Libre leverages asset tokenization and smart contracts, aiming for regulatory-compliant issuance and management of alternative investments. According to a statement, the protocol is built using the Polygon Chain Development Kit (CDK), facilitating the development of purpose-built, zero knowledge-powered Layer 2 blockchains on Ethereum.

 

Dr. Avtar Sehra, the founder of Libre, has been actively involved in real-world asset (RWA) tokenization since 2014. His previous experience includes founding the UK FCA-licensed tokenization platform Nivaura. The protocol's applications extend beyond primary issuance services, with additional use cases such as collateralized lending and automated rebalancing of private investment portfolios.

 

In a press release which was published on Wednesday, Sehra commented on the project:

”While our MVP objective is to increase AUM by launching the primary issuance service and driving distributor integrations, we are also working closely with our partners and clients on our 2024 product roadmap, which includes collateralized lending and automated portfolio rebalancing — building the future of wealth APIs.”

 

Libre's anticipated launch is in Q1 2024, with investment management firms Brevan Howard and Hamilton Lane poised to become the first issuers on the platform. The industry has shown growing interest in leveraging blockchain technology to revolutionize the distribution and accessibility of alternative asset funds.

 

Making blockchains ‘mainstay financial rails’

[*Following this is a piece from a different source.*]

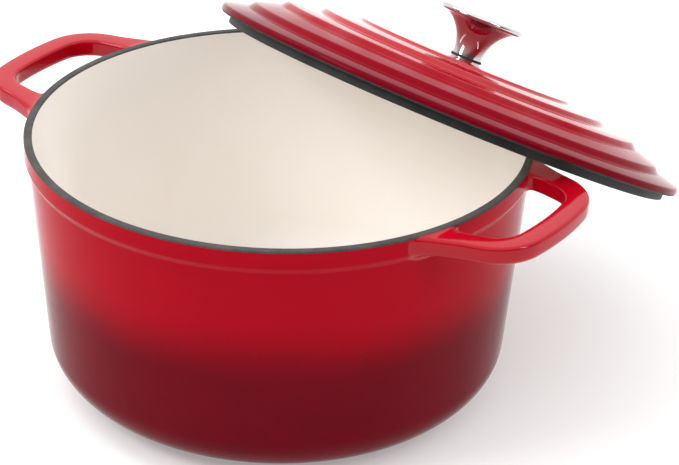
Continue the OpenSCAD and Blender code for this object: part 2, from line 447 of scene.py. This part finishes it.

Polygon’s Indian co-founder Sandeep Nailwal outlined on a social media post on Wednesday the relevance of a dedicated network relative to real-world assets. He wrote:

”RWAs have the potential to make blockchains mainstay financial rails at a global scale. I have always believed that RWAs would need their own regulated, compliant environment. Public shared chains like Ethereum mainnet, or L2 mainnets are intrinsically permissionless and not the perfect for many types of RWAs.”

 

With that outlook in mind, Nailwal believes that Libre showcases the potential of blockchain technology to unlock new opportunities for investors globally.

 

Natalie Smith, Head of Strategy at Brevan Howard, said, “the tokenization of funds allows us to offer investors a new way to access our strategies, providing them with optionality, and further develops our platform to serve client needs.”

 

Competing projects

Libre is not the sole project exploring the tokenization of funds. In November, JPMorgan's Onyx collaborated with asset and wealth managers WisdomTree and Apollo, along with various blockchain technology providers, on a blockchain interoperability proof-of-concept for investment portfolio management.

 

SC Ventures, the Singapore-based investment and innovation arm of Standard Chartered, also entered the tokenization space by launching Libeara, its tokenization platform. The SGD Delta Fund, a tokenized Singapore-dollar government bond fund, recently received an AA rating from Moody's after becoming the first fund to use Libeara.

 

The first tokenization platforms have tended to be run on private blockchains. It will be interesting to watch the development of Libre as it’s the first time a financial institution-focused layer 2 network is being built, with final settlement on the Ethereum blockchain.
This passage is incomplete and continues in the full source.